Discours de Lazare Rachline au Cirque d’Hiver
Correspond aux pages : 369, 370, 371, 372Note de l'auteur
Dernière intervention publique de Lazare Rachline.Retranscription
La voix d'une conscience
Son dernier discours
Il se trouve que, par hasard, ce soir je suis le seul Juif inscrit comme orateur. Je dois vous dire que, pendant de nombreuses années, je me suis senti une double personnalité, je ne sais plus très bien quel équilibre s’établissait en moi, car je suis aussi Juif que Français. Devant ce qui se passe dans le monde, je me sens vraiment, entièrement, intégralement Juif.
J’ai même le droit de dire – je l’ai démontré dans certains circonstances – que ma vie a toujours été à la disposition de mon pays ; mon pays, c’est la France. Cependant, j’ai quelque droit de parler d’Israël, non seulement parce que je suis Juif mais parce que ce pays représente la morale et la justice, cette morale et cette justice que toutes les nations actuellement dans le monde se plaisent à dénigrer et à bafouer.
Israël est en danger et il est difficile d’essayer d’expliquer soit juridiquement soit en fait ce qui se passe là-bas ; d’ailleurs, vous le savez bien, la situation est grave et je crois que les Israéliens sont dans leur droit de quelque façon que le combat commence.
Je crois malheureusement, tout en aimant la paix comme Israël aime la paix, je crois que nous sommes en ce moment devant la guerre. Cette guerre, puisque nous sommes en France, le chef de l’Etat a essayé de l’écarter. Je pense qu’il a bien fait. Il s’est adressé aux grandes nations pour éviter l’affrontement. Il n’a pas obtenu les réponses, que peut-être il n’attendait pas. Je peux vous le dire, car je l’ai servi, j’ai été son chargé de mission et chacun d’entre nous ici vous comme moi-même, nous avons pour cette personnalité extraordinaire le plus grand respect.
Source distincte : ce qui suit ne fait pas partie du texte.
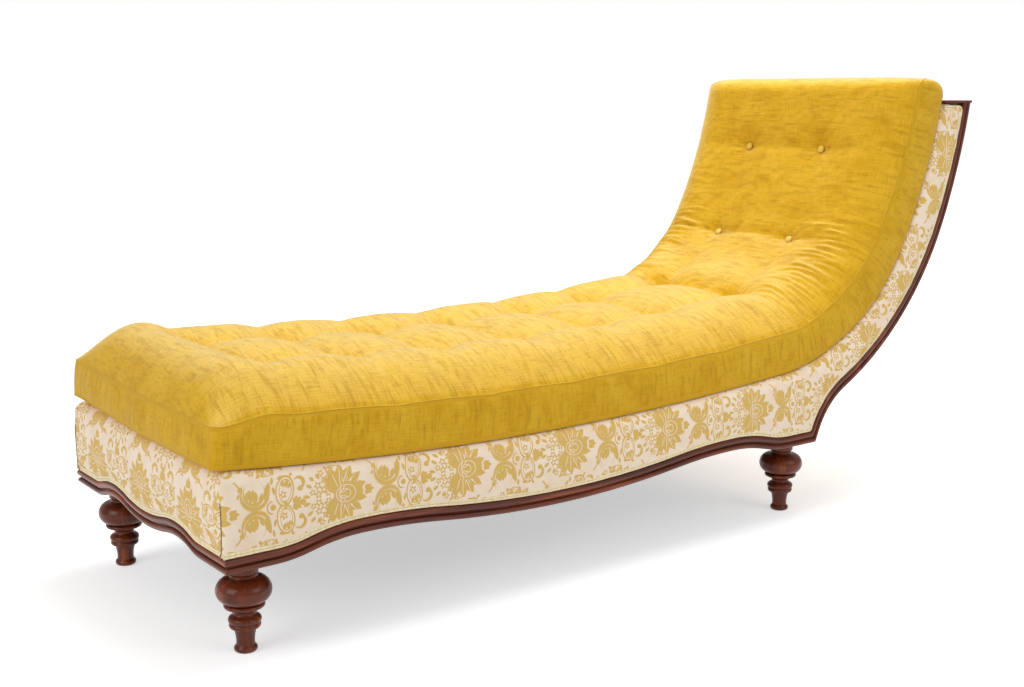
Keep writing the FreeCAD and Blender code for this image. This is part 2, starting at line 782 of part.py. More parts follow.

Mais ce respect nous le lui devons parce qu’il a été, pendant les années noires, l’incarnation et le symbole de la libération de la Patrie, le symbole de notre honneur, le symbole de la reconquête de notre dignité.
Eh bien puisqu’il y a à cette tribune des hommes qui lui sont proches, je leur dis : Ce n’est pas seulement à cette salle, ce n’est pas seulement pour nous qu’il faut prononcer les paroles qui viennent de votre cœur, c’est aux membres du gouvernement français, c’est à eux qu’il faut le dire. Les Juifs en Israël sont en face du drame et il faut bien dire que nous sommes près d’eux par le cœur et par la pensée. Mais combien nous nous sentons impuissants pour leur venir en aide.
Si cet affrontement devait se produire, alors que le Dieu tout puissant, celui que nous avons apporté au monde chrétien, au monde mahométan, que le Dieu puissant, celui des armées, nous aide à vaincre cette fois encore ! Que dans les nations, et particulièrement dans la nôtre, passe le souffle ardent qui oblige nos gouvernants à prendre position. Il faut que la France prenne position. Vous voyez que je ne doute pas de la position qu’elle prendra.
Il faut que les armées d’Israël soient puissantes, qu’elles sentent que nous les entourons de notre solidarité fraternelle. Il faut que ces armées soient aidées, et nous vous disons donnez votre argent, mais je vous dis aussi : « Prions ensemble pour que, si cet affrontement doit avoir lieu, chacun comprenne son devoir et fasse régner dans ce coin de terre une paix que les soldats israéliens souhaitent chaque jour lorsqu’ils disent en se rencontrant : Chalom ! Répondant à notre action personnelle, peut-être les paroles prononcées ici auront-elles la possibilité de traverser les murs de ce Cirque d’Hiver, de cette enceinte bien trop petite pour contenir la foule de Paris qui voudrait nous écouter, que nos paroles soient entendues en Israël, et aussi par nos Gouvernants, et qu’enfin le Dieu puissant fasse en sorte que nous puissions aider, sous son autorité sublime, notre armée d’Israël.